More importantly what I think we need more than anything in today’s world is STABILITY. It’s a word that’s perhaps not as sexy as “innovation” or “disruption”, but it is a word we need more than ever, and in the wider world not just the tech world – but that’s another story. I think we need to slow the relentless and dizzying “progress” of web tech somewhat and have a more “make do and mend” mentality.

Instead of embracing every flavour of the month as it comes along, we need to ask tough questions, like what is the end result of what we’re trying to achieve, what is its life cycle, and do we really need this new tech to get to that destination?
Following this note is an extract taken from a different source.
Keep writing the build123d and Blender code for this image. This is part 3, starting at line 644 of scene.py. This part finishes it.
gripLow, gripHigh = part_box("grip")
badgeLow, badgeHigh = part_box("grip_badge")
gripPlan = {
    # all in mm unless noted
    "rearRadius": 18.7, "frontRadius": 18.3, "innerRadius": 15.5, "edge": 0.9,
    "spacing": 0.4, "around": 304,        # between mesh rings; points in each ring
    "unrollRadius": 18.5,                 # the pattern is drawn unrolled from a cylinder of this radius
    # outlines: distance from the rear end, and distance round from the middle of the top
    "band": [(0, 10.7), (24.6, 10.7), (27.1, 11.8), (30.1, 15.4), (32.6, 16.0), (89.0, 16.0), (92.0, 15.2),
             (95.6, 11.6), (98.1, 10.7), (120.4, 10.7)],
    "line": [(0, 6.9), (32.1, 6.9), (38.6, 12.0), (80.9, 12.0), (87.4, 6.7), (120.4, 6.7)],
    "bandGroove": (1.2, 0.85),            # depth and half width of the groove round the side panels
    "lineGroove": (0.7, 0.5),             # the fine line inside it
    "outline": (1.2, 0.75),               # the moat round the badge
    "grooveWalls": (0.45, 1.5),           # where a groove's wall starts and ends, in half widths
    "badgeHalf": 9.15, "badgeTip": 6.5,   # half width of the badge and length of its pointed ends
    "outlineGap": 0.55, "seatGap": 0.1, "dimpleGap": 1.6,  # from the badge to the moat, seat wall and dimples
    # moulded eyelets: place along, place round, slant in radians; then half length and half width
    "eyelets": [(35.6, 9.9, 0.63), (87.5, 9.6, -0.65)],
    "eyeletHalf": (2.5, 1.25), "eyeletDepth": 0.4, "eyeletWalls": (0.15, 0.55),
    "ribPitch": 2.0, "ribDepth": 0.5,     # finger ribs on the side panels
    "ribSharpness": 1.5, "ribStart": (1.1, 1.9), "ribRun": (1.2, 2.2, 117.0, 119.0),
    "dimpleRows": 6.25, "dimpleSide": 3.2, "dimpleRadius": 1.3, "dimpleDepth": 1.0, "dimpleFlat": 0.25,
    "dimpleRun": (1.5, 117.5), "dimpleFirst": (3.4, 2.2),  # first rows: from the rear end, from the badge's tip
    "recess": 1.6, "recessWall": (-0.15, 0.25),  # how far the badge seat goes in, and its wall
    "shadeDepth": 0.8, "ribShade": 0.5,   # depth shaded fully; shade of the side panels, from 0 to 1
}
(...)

When there’s a new tech, idea or process on the horizon, I suggest we all ask the following questions:

    • What exactly is this new tech all about, what does it do, why is it better?
    • What does this new tech give us that we don’t already have?
    • What is the cost of this new tech in terms of upskilling and hard cash?
    • What is the cost of not using this new tech?
    • Will this new tech be around/supported in five years time?
    • Do we already have something that does the same job that we’re not making use of?
    • Who will be responsible for this new tech?
    • Does it make pictures of cats?

Another approach I’d suggest to try is Documentation Driven Development. One the managers at the Beeb championed this BITD, though it doesn’t seem to have taken off. The principle is simple, you write all the documentation for the new tech or product you’re developing BEFORE you write a line of code. This may seem backwards, but it forces you to really think about what you’re making and how users will interact with it before you start building. Added to which, because the documentation is usually the boring part of the job, there’s more chance you’ll stick to what’s really necessary so as to keep it short and not start adding things nobody needs. Might be worth a try.

Of course nobody wants to get left behind in the tech race, and we need to keep up with developments, but we need to think hard about the how, why and when. At the end of the day, we’re mostly just building new ways of making pictures of cats.